**WHAT YOU WILL DO**
Looking at the data below, count the lines that contain the string "part". Write only the total.

**MATERIAL PROVIDED**
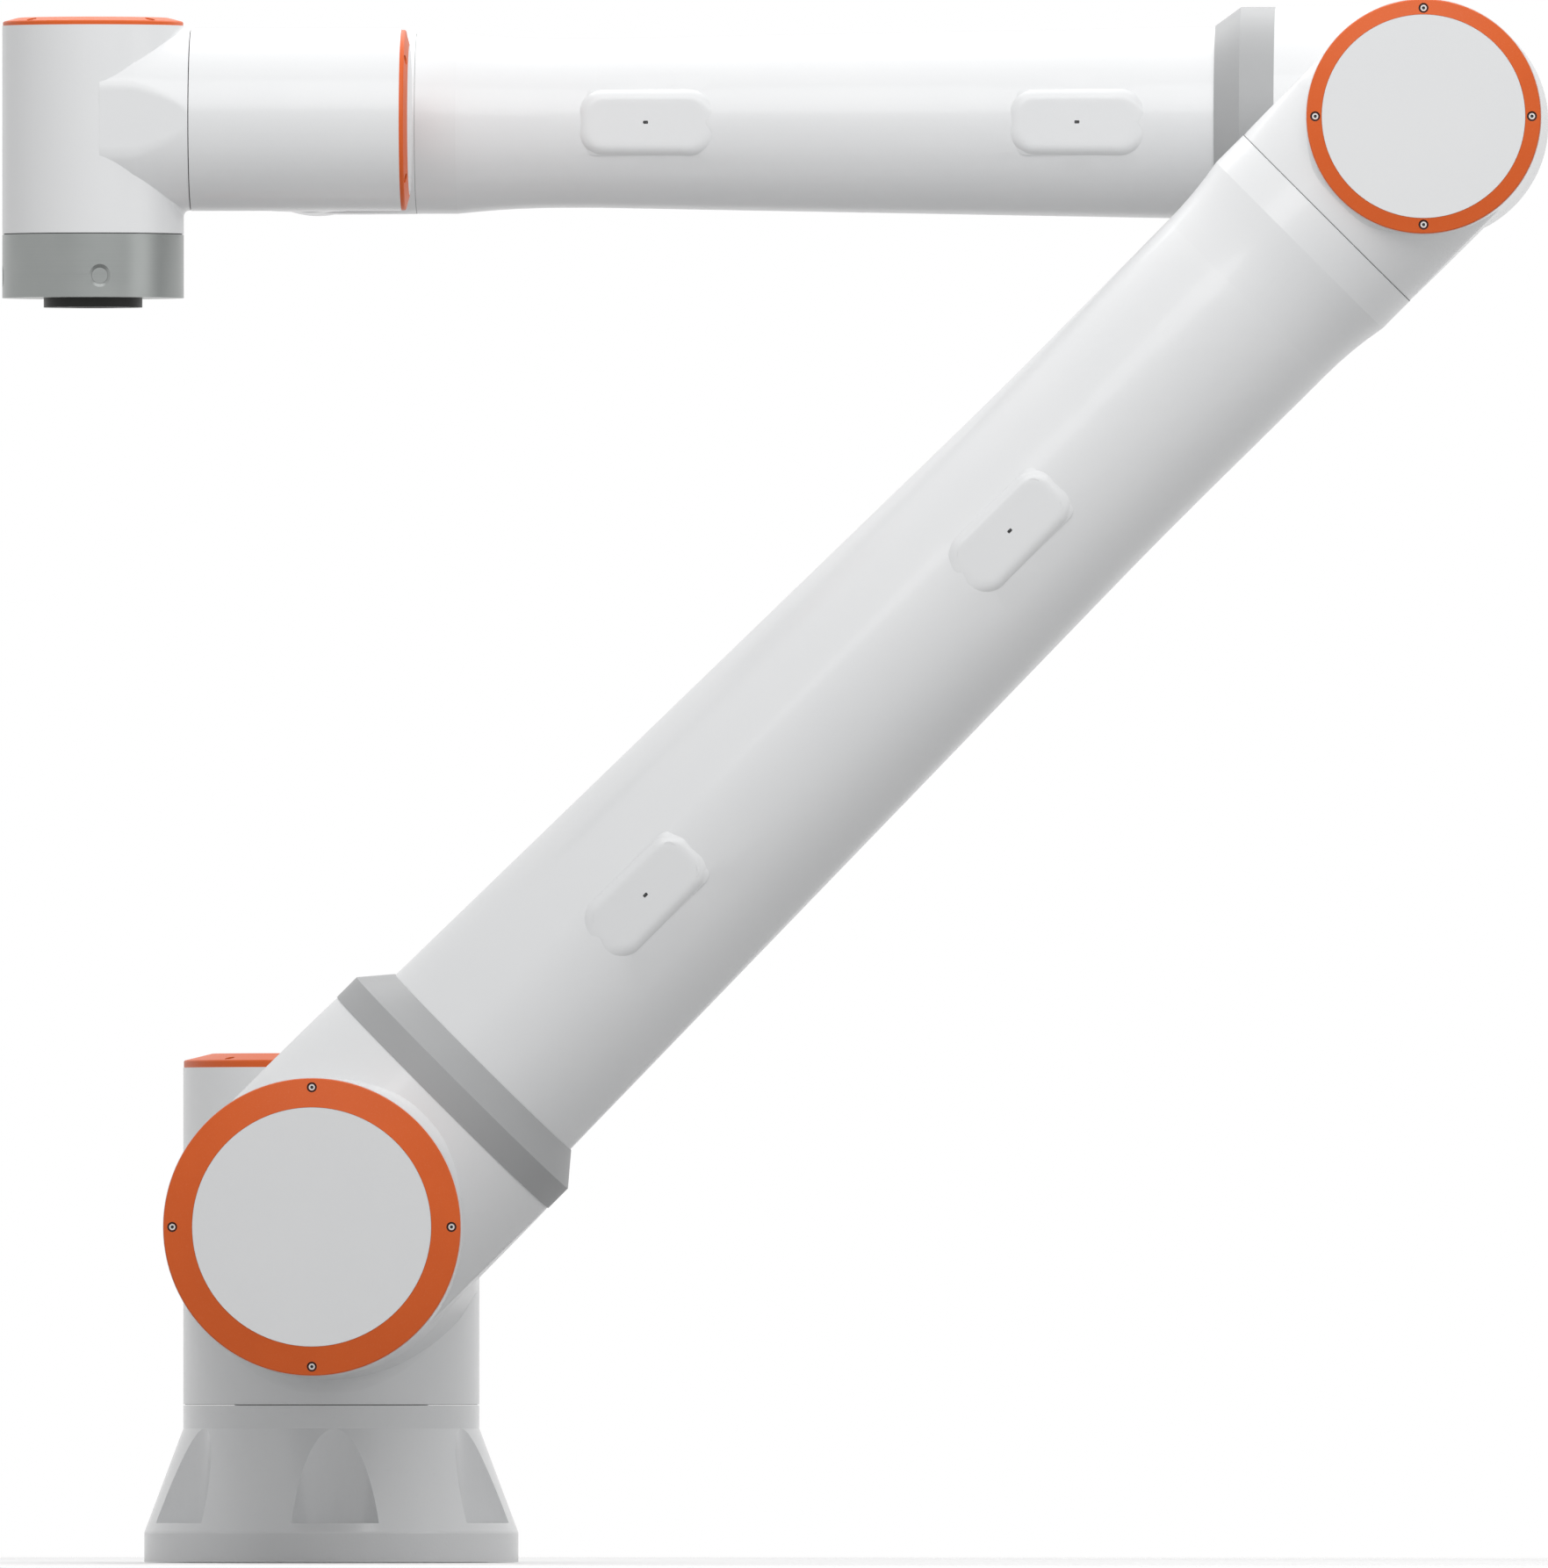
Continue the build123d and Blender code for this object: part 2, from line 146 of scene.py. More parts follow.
class Shading:
    """A node tree of a material or a world, and the one method that adds a node to it."""

    # Places of a colour mix's share and two colours among its inputs, and of its colour among its outputs
    MIX_INPUTS, MIX_COLOUR = (0, 6, 7), 2

    def __init__(self, tree):
        self.tree = tree

    def node(self, kind, settings=(), inputs=(), output=0):
        made = self.tree.nodes.new(kind)
        for name, setting in dict(settings).items():
            setattr(made, name, setting)
        for name, given in dict(inputs).items():
            self.give(made.inputs[name], given)
        return Value(self, made.outputs[output])

    def give(self, socket, given):
        """Set a socket to a value, or link it to one."""
        if isinstance(given, Value):
            self.tree.links.new(given.socket, socket)
        else:
            socket.default_value = given

    def mix(self, share, first, second):
        """A colour that goes from first to second as share goes from 0 to 1."""
        inputs = dict(zip(self.MIX_INPUTS, (share, first, second)))
        return self.node("ShaderNodeMix", {"data_type": "RGBA"}, inputs, self.MIX_COLOUR)


def shade(level, tint=(1, 1, 1)):
    """A colour as a socket takes it, at a level and with a tint."""
    return (level * tint[0], level * tint[1], level * tint[2], 1)


class Finish(Shading):
    """A material with a Principled shader, and what its patterns are drawn with."""

    def __init__(self, name, **fixed):
        self.material = bpy.data.materials.new(name)
        self.material.use_nodes = True
        super().__init__(self.material.node_tree)
        self.principled = self.tree.nodes["Principled BSDF"]
        self.place = self.node("ShaderNodeTexCoord", output="Object")
        for socket, given in fixed.items():
            self.set(socket.replace("_", " "), given)

    def set(self, socket, given):
        self.give(self.principled.inputs[socket], given)

    def noise(self, size, detail=2.0, roughness=0.5, stretch=(1, 1, 1), at=(0, 0, 0)):
        """Cloudy noise from 0 to 1 whose patches are about size metres across."""
        scale = tuple(one / size for one in stretch)
        place = self.node("ShaderNodeMapping", {}, {"Vector": self.place, "Location": at, "Scale": scale})
        inputs = {"Vector": place, "Scale": 1.0, "Detail": detail, "Roughness": roughness}
        return self.node("ShaderNodeTexNoise", {}, inputs, "Fac")

    def bump(self, height, depth):
        """Raise the surface by height, a pattern from 0 to 1, times depth in metres."""
        inputs = {"Height": height, "Distance": depth, "Strength": 1.0}
        self.set("Normal", self.node("ShaderNodeBump", {}, inputs, "Normal"))


def white_paint():
    """Semi-gloss white powder coat: orange peel, faint clouds in the tone, a little dust."""
    paint = Finish("white_powder_coat", IOR=1.5, Coat_Roughness=0.12)
    clouds = paint.noise(90 * MM, 3)
    dust = paint.noise(2.2 * MM, 4, 0.7).part(0.62, 0.78)
    clean = paint.mix(clouds, (0.755, 0.765, 0.775, 1), (0.785, 0.79, 0.795, 1))
    paint.set("Base Color", paint.mix(dust * 0.06, clean, (0.45, 0.44, 0.42, 1)))
    smears = paint.noise(40 * MM, 3, 0.6, (1, 1, 0.25), (3, 1, 2))
    paint.set("Roughness", 0.3 + smears * 0.12 + dust * 0.1)
    paint.set("Coat Weight", 0.25 + clouds * 0.1)
    peel = paint.noise(1.6 * MM, 1, 0.4)
    paint.bump(peel, 0.012 * MM)
    return paint.material


def foot_paint():
    """The foot's casting under its paint: a white a little darker than the arm's, over a sand-cast grain that
    glitters a little.
    """
    paint = Finish("white_over_casting", IOR=1.5, Coat_Roughness=0.1)
    clouds = paint.noise(70 * MM, 3)
    dust = paint.noise(2.6 * MM, 4, 0.7).part(0.6, 0.78)
    clean = paint.mix(clouds, (0.735, 0.745, 0.755, 1), (0.77, 0.775, 0.78, 1))
    paint.set("Base Color", paint.mix(dust * 0.1, clean, (0.42, 0.41, 0.39, 1)))
    paint.set("Roughness", 0.26 + clouds * 0.1 + dust * 0.12)
    paint.set("Coat Weight", 0.35 + clouds * 0.1)
    grain = paint.noise(1.4 * MM, 2, 0.6)
    paint.bump(grain, 0.07 * MM)
    return paint.material


def orange_paint():
    """Satin orange: fine peel and a slightly worn tone."""
    paint = Finish("orange_satin", IOR=1.5, Specular_IOR_Level=0.22)
    clouds = paint.noise(30 * MM, 3)
    specks = paint.noise(0.9 * MM, 2).part(0.55, 0.75)
    body = paint.mix(clouds, (0.68, 0.112, 0.02, 1), (0.74, 0.13, 0.024, 1))
    paint.set("Base Color", paint.mix(specks * 0.1, body, (0.8, 0.3, 0.16, 1)))
    paint.set("Roughness", 0.36 + clouds * 0.1)
    paint.bump(paint.noise(0.8 * MM, 2), 0.01 * MM)
    return paint.material


def collar_paint():
    """Satin grey of the two cast collars."""
    paint = Finish("grey_satin", IOR=1.5)
    clouds = paint.noise(60 * MM, 3)
    grain = paint.noise(0.7 * MM, 2)
    paint.set("Base Color", paint.mix(clouds, (0.36, 0.365, 0.37, 1), (0.4, 0.405, 0.41, 1)))
    paint.set("Roughness", 0.42 + grain * 0.1)
    paint.bump(grain, 0.012 * MM)
    return paint.material


def tool_metal():
    """Anodised aluminium, turned on a lathe: fine marks run round it."""
    metal = Finish("turned_aluminium", Metallic=0.9)
    marks = metal.noise(0.35 * MM, 3, 0.6, (0.002, 0.002, 1))
    clouds = metal.noise(25 * MM, 3)
    tone = metal.mix(clouds, (0.25, 0.265, 0.26, 1), (0.3, 0.31, 0.305, 1))
    metal.set("Base Color", metal.mix(marks * 0.25, tone, (0.38, 0.395, 0.385, 1)))
    metal.set("Roughness", 0.24 + marks * 0.14)
    metal.bump(marks, 0.004 * MM)
    return metal.material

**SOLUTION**
4